Step 2. Document all responses that have been provided by the institution, not just its
“best” or “final” response. Document each discussion with dates, names, titles, questions,
responses, any information that supports or undercuts the institution's credibility, and any
other information that bears on the issues raised in the discussion(s).
Step 3. Evaluate whether the responses are consistent with previous statements,
information obtained from file review, documents, reasonable banking practices, and other
sources, and satisfy common-sense standards of logic and credibility.
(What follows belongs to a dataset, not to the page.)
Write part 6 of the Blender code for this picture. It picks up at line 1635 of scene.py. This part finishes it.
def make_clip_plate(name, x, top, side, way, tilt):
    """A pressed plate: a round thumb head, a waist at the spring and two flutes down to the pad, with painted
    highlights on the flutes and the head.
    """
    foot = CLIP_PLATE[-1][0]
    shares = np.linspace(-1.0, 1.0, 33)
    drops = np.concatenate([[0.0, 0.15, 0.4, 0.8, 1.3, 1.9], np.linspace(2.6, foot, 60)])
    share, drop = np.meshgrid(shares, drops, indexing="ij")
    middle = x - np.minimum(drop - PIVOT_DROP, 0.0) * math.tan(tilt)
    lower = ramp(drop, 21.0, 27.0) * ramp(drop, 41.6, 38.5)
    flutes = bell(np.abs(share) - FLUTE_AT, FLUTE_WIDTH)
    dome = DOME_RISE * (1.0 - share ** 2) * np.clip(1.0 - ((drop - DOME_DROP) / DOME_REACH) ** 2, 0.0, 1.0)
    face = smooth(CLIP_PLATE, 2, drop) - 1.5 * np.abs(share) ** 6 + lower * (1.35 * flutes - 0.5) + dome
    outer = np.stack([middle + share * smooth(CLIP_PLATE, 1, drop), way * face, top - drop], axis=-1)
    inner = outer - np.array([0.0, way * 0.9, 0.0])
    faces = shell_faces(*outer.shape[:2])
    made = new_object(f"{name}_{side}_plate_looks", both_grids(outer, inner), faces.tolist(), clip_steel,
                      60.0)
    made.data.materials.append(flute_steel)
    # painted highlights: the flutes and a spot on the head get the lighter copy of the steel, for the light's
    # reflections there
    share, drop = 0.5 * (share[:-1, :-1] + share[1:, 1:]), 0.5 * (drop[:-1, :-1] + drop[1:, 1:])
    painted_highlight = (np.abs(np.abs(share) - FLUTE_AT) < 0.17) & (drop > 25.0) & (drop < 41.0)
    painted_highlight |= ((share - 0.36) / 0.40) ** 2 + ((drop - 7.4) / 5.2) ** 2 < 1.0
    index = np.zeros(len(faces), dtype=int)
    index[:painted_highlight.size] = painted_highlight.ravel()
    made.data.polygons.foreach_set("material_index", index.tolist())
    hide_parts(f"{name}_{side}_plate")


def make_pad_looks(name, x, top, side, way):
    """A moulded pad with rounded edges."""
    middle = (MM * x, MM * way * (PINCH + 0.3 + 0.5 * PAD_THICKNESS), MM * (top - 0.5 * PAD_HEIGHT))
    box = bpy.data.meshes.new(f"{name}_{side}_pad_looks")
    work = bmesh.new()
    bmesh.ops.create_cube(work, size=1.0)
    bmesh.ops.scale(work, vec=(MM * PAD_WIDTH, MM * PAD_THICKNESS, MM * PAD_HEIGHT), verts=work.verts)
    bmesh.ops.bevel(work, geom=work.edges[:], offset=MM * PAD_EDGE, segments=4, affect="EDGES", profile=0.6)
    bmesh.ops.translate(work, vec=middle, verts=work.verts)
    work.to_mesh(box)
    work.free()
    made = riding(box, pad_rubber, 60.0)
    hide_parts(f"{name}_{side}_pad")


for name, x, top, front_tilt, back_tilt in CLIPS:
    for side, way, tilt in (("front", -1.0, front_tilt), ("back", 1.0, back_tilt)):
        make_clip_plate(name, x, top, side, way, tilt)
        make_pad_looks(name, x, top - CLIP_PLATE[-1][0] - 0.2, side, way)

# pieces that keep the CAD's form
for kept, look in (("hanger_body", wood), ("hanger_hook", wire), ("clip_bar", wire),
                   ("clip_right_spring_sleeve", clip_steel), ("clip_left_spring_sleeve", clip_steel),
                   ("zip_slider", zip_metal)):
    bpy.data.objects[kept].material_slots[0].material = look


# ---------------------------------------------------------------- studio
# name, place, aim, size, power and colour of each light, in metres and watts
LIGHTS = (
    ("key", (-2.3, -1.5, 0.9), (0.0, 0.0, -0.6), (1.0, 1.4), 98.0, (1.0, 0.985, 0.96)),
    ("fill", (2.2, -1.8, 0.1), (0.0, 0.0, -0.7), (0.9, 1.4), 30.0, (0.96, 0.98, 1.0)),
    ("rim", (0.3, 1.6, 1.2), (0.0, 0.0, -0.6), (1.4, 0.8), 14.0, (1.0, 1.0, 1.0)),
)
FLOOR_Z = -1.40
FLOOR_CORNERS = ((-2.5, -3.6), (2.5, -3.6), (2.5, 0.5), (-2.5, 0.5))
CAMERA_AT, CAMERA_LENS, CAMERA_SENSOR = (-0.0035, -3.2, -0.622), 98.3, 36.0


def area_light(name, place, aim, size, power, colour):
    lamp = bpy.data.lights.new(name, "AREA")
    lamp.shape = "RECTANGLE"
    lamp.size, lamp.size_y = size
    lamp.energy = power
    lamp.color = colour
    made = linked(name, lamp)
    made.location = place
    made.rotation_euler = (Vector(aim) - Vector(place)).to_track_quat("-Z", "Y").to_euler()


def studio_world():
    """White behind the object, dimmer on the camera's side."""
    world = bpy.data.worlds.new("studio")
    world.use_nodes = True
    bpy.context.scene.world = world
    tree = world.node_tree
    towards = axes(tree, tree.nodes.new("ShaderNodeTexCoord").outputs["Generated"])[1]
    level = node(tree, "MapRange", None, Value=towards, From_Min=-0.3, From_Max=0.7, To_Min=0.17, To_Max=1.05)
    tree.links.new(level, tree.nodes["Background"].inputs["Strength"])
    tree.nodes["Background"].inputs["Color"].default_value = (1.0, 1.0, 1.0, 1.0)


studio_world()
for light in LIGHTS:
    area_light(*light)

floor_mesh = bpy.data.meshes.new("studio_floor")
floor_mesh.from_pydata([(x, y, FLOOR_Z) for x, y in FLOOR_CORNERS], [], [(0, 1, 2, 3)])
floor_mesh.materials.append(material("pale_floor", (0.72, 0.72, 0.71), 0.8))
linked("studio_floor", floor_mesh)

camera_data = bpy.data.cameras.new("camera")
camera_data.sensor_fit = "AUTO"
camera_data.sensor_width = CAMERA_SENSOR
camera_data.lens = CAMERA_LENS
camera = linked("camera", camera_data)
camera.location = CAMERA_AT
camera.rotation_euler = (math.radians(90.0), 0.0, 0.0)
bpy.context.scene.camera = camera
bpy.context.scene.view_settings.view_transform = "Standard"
a. Do not speculate or assume that the institution's decision-maker had specific intentions
or considerations in mind when he or she took the actions being evaluated. Do not, for
example, conclude that because you have noticed a legitimate, nondiscriminatory reason
for a denial (such as an applicant’s credit weakness), that no discrimination occurred
unless it is clear that, at the time of the denial, the institution actually based the denial on
b. Perform follow-up file reviews and comparative analyses, as necessary, to determine
the accuracy and credibility of the institution’s explanations.
c. Refer to Evaluating Responses to Evidence of Disparate Treatment in the Appendix for
guidance as to common types of responses.
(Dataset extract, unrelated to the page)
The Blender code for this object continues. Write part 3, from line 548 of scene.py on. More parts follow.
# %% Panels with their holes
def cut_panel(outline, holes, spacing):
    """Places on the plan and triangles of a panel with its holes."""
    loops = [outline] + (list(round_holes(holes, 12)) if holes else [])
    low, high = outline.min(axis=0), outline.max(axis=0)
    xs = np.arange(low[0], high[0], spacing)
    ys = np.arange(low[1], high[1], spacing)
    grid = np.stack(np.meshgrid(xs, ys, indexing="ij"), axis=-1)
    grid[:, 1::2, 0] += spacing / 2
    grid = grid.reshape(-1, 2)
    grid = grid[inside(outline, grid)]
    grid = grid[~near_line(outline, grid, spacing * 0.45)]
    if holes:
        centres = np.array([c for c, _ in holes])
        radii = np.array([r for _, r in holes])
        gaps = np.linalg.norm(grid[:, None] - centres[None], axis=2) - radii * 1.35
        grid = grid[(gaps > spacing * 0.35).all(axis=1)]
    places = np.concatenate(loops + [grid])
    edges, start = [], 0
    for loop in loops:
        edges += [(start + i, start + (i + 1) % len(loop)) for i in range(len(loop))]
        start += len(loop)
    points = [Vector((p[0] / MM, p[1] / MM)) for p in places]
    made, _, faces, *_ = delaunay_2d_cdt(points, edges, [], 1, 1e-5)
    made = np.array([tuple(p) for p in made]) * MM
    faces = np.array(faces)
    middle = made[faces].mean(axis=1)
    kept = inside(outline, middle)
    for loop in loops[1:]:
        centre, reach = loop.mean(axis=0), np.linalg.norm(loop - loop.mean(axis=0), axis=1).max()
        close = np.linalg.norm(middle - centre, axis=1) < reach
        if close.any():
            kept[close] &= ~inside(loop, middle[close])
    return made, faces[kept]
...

d. Refer to the Disproportionate Adverse Impact Violations portion of the Special
Analyses section of the Appendix for guidance on evaluating the institution's responses to
apparent disparate impact.
Step 4. If, after completing Steps 1 - 3 above, you conclude that the institution has failed to
adequately demonstrate that one or more apparent violations had a legitimate
nondiscriminatory basis or were otherwise lawful, prepare a documented list or discussion
of violations, or a draft examination report, as prescribed by agency directives.
Step 5. Consult with agency supervisory staff regarding whether (a) any violations should
be referred to the Departments of Justice or Housing and Urban Development and (b)
enforcement action should be undertaken by your agency.